As CEYREP said "I never heard of our Lord's cross having been made of elder wood," so I would also add, I never heard before of its being made of mistletoe. Did any one else ever hear of this tradition?

S. S. S.

Bishops' Lawn Sleeves (Vol. vi., p. 271.).—J. G. T. has inquired concerning the date and origin of the present robes of Anglican bishops. Mr. Trevor thus describes the bishop's dress in Convocation, which is the proper dress of the episcopate:

"The chimere is the Convocation habit of a doctor of divinity in Oxford, made of silk instead of cloth, as the rochet is an alb of lawn in place of linen, honoris causa: the detaching the sleeves from the rochet, and sewing them to the upper garment instead, is obviously a contrivance of the robe-makers.
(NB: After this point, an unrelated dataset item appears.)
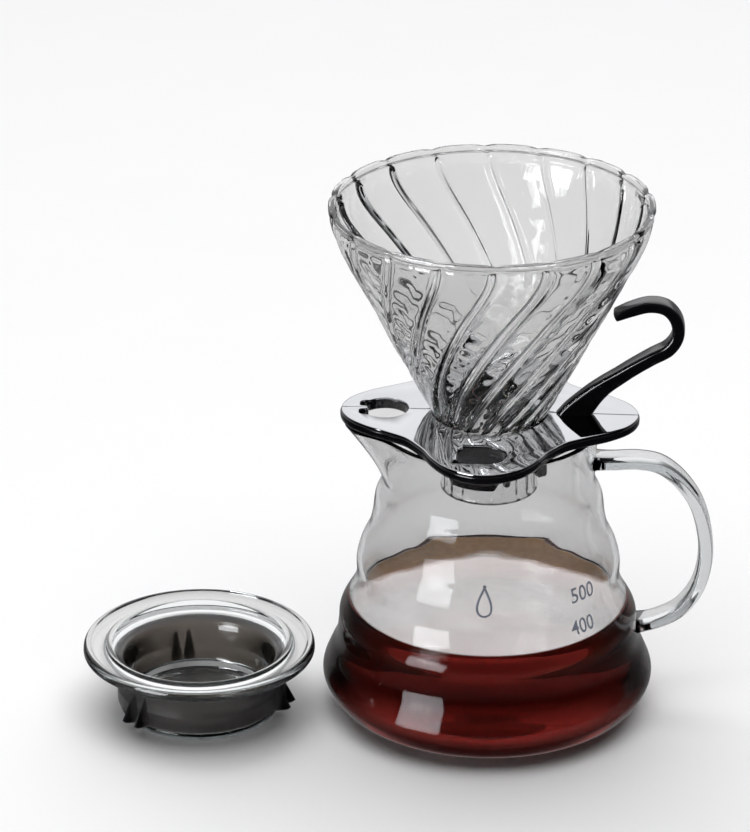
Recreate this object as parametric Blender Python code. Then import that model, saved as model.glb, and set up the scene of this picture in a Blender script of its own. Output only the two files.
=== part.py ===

Dr. Hody says that the scarlet robe worn by the bishops in the House of Lords is the doctor's gown at Cambridge; the first archbishops after the Reformation being of that university. (Hody, 140.) At Parker's consecration he appeared first in a scarlet gown and hood; then at the Holy Communion he and two of the consecrating bishops {438} wore white surplices, while the senior had a cope: and after his consecration he and the two diocesan bishops endued themselves in the now customary dress of a bishop, the archbishop having about his neck a collar of sables (Cardw. Doc. Ann., i. 243.). Before the Reformation, it was remarked as peculiar to the English bishops, that they always wore their white rochets, 'except when hunting.' (Hody, 141.)"—The Two Convocations, Note on, p. 195.